Talent takes over West Valley View project
TALENT — A half-million-dollar project to upgrade West Valley View Road from the Bear Creek Bridge to Highway 99 is expected to provide greater protections for pedestrians and cyclists.
Talent City Council approved an agreement July 18 with the Oregon Department of Transportation that will put the city in change of the project and transfer federal funds that will cover most of the cost.
“It will stand out in the valley,” Community Development Director Zac Moody told the council. “A lot of cities avoid these projects because they are costly.”
The project was approved in 2015 after being vetted in the community.

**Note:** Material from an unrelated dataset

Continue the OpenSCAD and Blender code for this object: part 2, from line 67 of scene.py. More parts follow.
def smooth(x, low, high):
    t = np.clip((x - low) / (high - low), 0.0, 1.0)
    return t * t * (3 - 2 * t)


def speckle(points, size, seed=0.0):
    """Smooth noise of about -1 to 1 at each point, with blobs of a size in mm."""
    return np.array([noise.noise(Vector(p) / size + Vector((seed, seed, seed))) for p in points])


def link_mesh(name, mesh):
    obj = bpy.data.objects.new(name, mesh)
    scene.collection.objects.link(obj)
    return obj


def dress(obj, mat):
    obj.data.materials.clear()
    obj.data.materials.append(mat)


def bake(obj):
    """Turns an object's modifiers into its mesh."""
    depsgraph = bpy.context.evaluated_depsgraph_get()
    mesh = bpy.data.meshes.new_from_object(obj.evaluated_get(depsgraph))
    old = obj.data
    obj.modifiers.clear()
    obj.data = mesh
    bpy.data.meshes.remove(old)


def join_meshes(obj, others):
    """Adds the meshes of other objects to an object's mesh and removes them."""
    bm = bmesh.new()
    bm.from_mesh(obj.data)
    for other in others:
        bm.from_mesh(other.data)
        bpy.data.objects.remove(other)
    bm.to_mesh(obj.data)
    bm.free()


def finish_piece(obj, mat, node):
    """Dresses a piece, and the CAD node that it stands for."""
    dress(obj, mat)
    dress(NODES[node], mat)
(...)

The existing roadway will be converted from four or five lanes to three lanes, including a center turn lane. Buffered bike lanes on both sides of the roadway will provide better access to the Bear Creek Greenway. The roadway will be resurfaced.
Both the city’s Transportation System Plan and the Interstate 5 Exit 21 Interchange Area Management Plan identify the project for bike and pedestrian safety based on accident data and potential crashes. Cost was estimated by ODOT to be $495,221. The city must pay 7.8 percent of expenses as a match.
Separated bicycle lanes with concrete bioswale barriers between bikes and vehicles are shown in a conceptual plan. The bioswales would add stream protection to Wagner Creek. Rapid-flashing beacons for pedestrians may be installed where the road crosses Wagner Creek. Future trails are envisioned along the creek both north and south of the crossing.
City control of the project will eliminate some ODOT costs, leaving more money for the city to provide enhanced features, such as the bioswales, said Moody. The city’s contract engineer likely will begin design on the product this fall. Match money is in the current fiscal-year budget.
Some council members raised concerns about the project’s lane reductions, but Mayor Darby Ayers-Flood noted the project already had gone through a community approval process.
“This decision was made a while ago. Funds have already been allocated,” said Ayers-Flood. “This was a long process that went on for years.”
Councilors noted that Phoenix reduced its Main Street from two vehicle lanes to one in 2016 but is now looking at reversing that arrangement. Councilor John Harrison said loss of a turn lane from West Valley View onto Highway 99 may back up traffic.
“It feels like a done deal. We don’t need to do a project like this,” said Councilor Ken Baker.
A deceleration lane might be created west of Hinkley Road to serve Talent Truck Stop. Hinkley Road is located between a Chevron station and the truck stop, which recently resumed diesel refueling operations. Property owners plan to expand and update the truck stop to serve both big rigs and passenger vehicles with a 24-hour restaurant, convenience store and fueling islands.
Work on Highway 99 from Rapp Road to Creel Road in town is proceeding on time and completion is expected by the end of September, said ODOT spokesman Gary Leaming.
Underground utility and storm drain work is finished and crews are installing sidewalks, curbs and gutters. An asphalt overlay will be done in September and the road restriped to create a center turn lane and two traffic lanes with adjacent bike lanes.
Most work on Highway 99 from Creel Road to Ashland city limits, a second part of the ODOT project, is nearly finished. Except for an area from Jackson Road to just past South Valley View Road, the highway has been reduced to two lanes with bike paths and a center turn lane in most sections.